И в тот момент, когда люди, вошедшие раньше итальянца, двинулись вперед — отчасти для того, чтобы поскорее встретиться с президентом, отчасти стараясь оказаться подальше от драки, — один из них вдруг вышел из очереди. Он выглядел как житель Центральной Европы — как серб или хорват — со смуглой кожей, темными волосами и усами[47]. В руке у него был зажат платок — как и у многих других, чтобы вытереть потную ладонь, прежде чем обменяться рукопожатиями с президентом. Я видел, что почти все полицейские и солдаты были заняты безумствующим итальянцем, а те из них, кто находился рядом с президентом, как зачарованные наблюдали за дракой. Поэтому когда иностранец нацелил револьвер, спрятанный под платком, на президента, не оказалось никого, кто мог бы ему помешать.
Он выстрелил, и медная пуговица на смокинге президента сверкнула искрами, отразив пулю. Второй выстрел достиг цели — президент упал, схватившись за живот. В этот момент солдаты и полицейские оставили буйного итальянца. Одни из них бросились к президенту, другие окружили стрелявшего. К счастью, следующим в очереди стоял высокий негр, который выбил револьвер из руки преступника и обхватил его сзади, не давая возможности бежать. Если бы он не сделал этого, солдаты наверняка застрелили бы покушавшегося, а так его просто повалили на пол, пиная почем зря.
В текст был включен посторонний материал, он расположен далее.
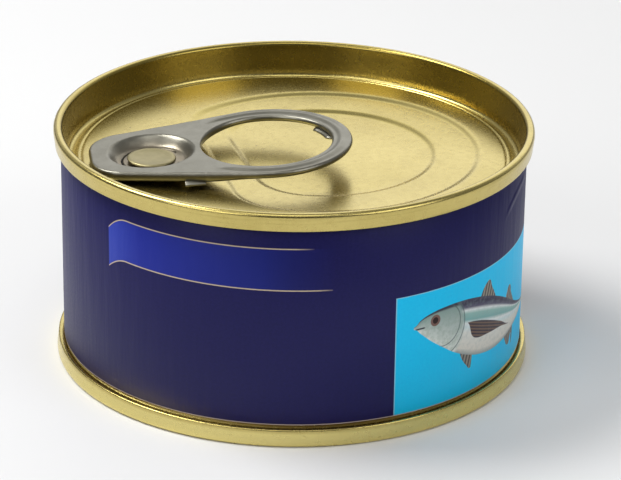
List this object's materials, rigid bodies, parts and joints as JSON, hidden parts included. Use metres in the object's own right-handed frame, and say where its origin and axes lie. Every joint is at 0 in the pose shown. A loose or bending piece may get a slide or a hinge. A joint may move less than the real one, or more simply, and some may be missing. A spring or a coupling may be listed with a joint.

Президент, лежа на ковре, а точнее — на руках своего секретаря и мистера Милберна, произнес:
— Не изувечьте его, ребята!
Эти спокойные слова, казалось, привели людей в чувство, и преступника отвели в полицейский фургон, стоявший рядом с павильоном.
Тем временем я, растолкав толпу, пробрался к президенту.
— Врач! — решительно и громко сказал я, и охранники расступились.
Расстегнув смокинг президента и наклонившись, якобы вслушиваясь в его дыхание, я незаметно вынул из кармана жилета небольшой флакон со свежей куриной кровью и вылил его содержимое на белую рубашку чуть выше пояса.
— Он ранен, но жив, — заявил я. — Перенесите президента в его экипаж. Мы отвезем его в полевой госпиталь, развернутый на выставке.
Несколько мускулистых молодых солдат, стоявших рядом, подняли президента и внесли в экипаж. Я сел с ним, а капитан Аллен прыгнул на место возницы и пустил лошадей в такой галоп, что я действительно начал опасаться за жизнь президента — и за свою тоже. По пути я смог обменяться с ним несколькими словами.
— Как вы себя чувствуете, сэр? — спросил я.
— Чудесно, доктор Ватсон, — ответил он. — Лучше не бывает.
— Вот и прекрасно. Постараемся, чтобы и дальше у вас все было хорошо. А сейчас наденьте этот пиджак и шляпу.
Пиджак был унылого коричневого цвета и как небо от земли отличался от прекрасно подогнанного президентского смокинга, а шляпу-котелок носил тогда едва ли не каждый. Когда мы подъехали к Индейскому конгрессу[48], капитан Аллен загнал кабриолет в конюшню, где нас ждал другой экипаж. Наши лошади с легкостью опередили слухи о покушении на президента, поэтому никто из посетителей выставки даже не обернулся, когда Маккинли в своей новой одежде прошел на территорию Индейского конгресса.
Капитан Аллен подхлестнул новых лошадей, а я начал работать с «пациентом», который ожидал меня на сиденье, — с трупом, который мы с доктором Парком днем раньше отобрали в анатомическом театре. Я прикрыл его торс черным смокингом президента, а лицо закрыл платком, словно защищая от солнечных лучей. Подкатив к полевому госпиталю, я спрыгнул на землю, и мы вместе с капитаном Алленом уложили труп на носилки. Два санитара, слонявшиеся снаружи, бросились помогать нам.
— В операционную, немедленно! — крикнул я.
Мы внесли носилки внутрь и закрыли дверь.
Через несколько минут в сопровождении ассистентов и медсестер прибыл доктор Розуэлл Парк, и небольшой полевой госпиталь мгновенно превратился в профессионально работающую больницу. Я начал операцию, доктор Парк ассистировал. Во время службы в Индии я не раз удалял пули, а потому был прекрасно знаком с процедурой, а также с тем, когда она может быть удачной — и когда нет. Пока я делал надрезы на трупе якобы в поисках пули, доктор Парк не раз и не два с похвалой отозвался о моем искусстве хирурга.